The thrust of his argument as I read it is that however faithfully a filmmaker tries to replicate a novel, a film can never be a true substitute:
'A good film requires careful attention, just as does a good novel, but the kind of attention being paid is not the kind required by fiction'and the two forms inevitably produce different creatures.

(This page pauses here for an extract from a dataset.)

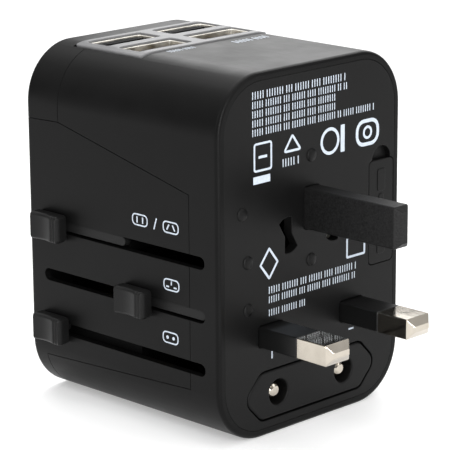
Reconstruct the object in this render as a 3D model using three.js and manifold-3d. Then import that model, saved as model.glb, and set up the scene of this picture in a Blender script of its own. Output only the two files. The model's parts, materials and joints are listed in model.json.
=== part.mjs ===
// Universal travel adapter with four USB outlets.
// Units are millimetres and +Z is up. The plug face looks along +Y, the socket face along -Y,
// and the three plug sliders are on the +X side. The origin is on the bottom face.
// At rest the UK plug is out, the US/AUS and EU plugs are in, and every other piece is closed.
import * as THREE from 'three';
import { mergeVertices } from 'three/addons/utils/BufferGeometryUtils.js';
import Module from 'manifold-3d';

const wasm = await Module();
wasm.setup();

// ---- driving dimensions -------------------------------------------------------------------

const BODY = { width: 49.4, height: 69.2, depth: 51.8, corner: 11 };
const WALL = 1.5;
const GAP = 0.3;
const SEAM = 0.15;
const PIN_PLAY = 0.15;
const BUTT = 0.1;
const OVERLAP = 0.5;
const PLATE = { inset: WALL + GAP, thick: 2 };
const PLUG_Y = 25.6;
const SOCKET_Y = PLUG_Y - BODY.depth;
const INNER_X = BODY.width / 2 - WALL;
const BEYOND = 5;

const ROUND = 16;
const CORNER_STEPS = 8;
const WELD = 1e-4;

// Parting line between the socket-side shell and the plug-side shell, seen from the side.
const PARTING = {
  bottomRing: 3.9,
  crown: 9,
  panelFront: PLUG_Y - 7.5,
  panelLow: { front: 10.4, back: 8.35 },
  panelHigh: { front: 47.2, back: 55.4 },
  crownFoot: 54.9,
};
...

However it seems that now the adapters aren't even trying for replication. I have to admit I found interesting Andrew Davies's highlighting of the suppressed homosexual theme in A Room With a View (last Sunday night's adaptation) - but surely that suppression is part of the essence of the novel, a novel about suppression with its own meta-suppression. And as for the reversal of the novel's ending with the WWI addition, well please tell me why this was necessary. And another thing: the way these contemporary interpreters of Victorian and Edwardian middle-class female protagonists leave their mouths hanging OPEN! Is no one in the media old enough, or well enough (or sensitively enough) read to know that even in the early sixties girls were constantly expected to hold their mouths closed as a sign of breeding and virtue? And especially when it comes to Miss Lucy Honeychurch! Oh, I know that Lucy's got a wild soul, but remember it's a wild soul in conflict with her breeding, and it's her PIANO PLAYING which betrays this, not hanging lips and glittering teeth on show. Did they feel they had to 'modernise' her to make modern audiences identify? Or do they just not care?
All of this works towards a dilution of Lucy's suppression and eventual rebellion: not only would that piano playing be so much more shocking coming from a girl with all the historically-correct physical social manners, and her rebellion that much more dynamic (even - or especially - to modern eyes), but the explicitness of the homosexuality in the film dilutes the theme of Lucy's suppression which in the novel has to stand for it as well as for itself.
I'm telling you, Lucy's mouth wasn't the only one hanging open.
1 comment:
I didn't see the programme you are referring to, Elizabeth, but I agree totally that the problem of writers/directors failing to properly understand the mores and morals of previous eras is widespread and affects many adaptations. I thought Keira Knightley's portrayal of Eliza Bennett failed for the same reason.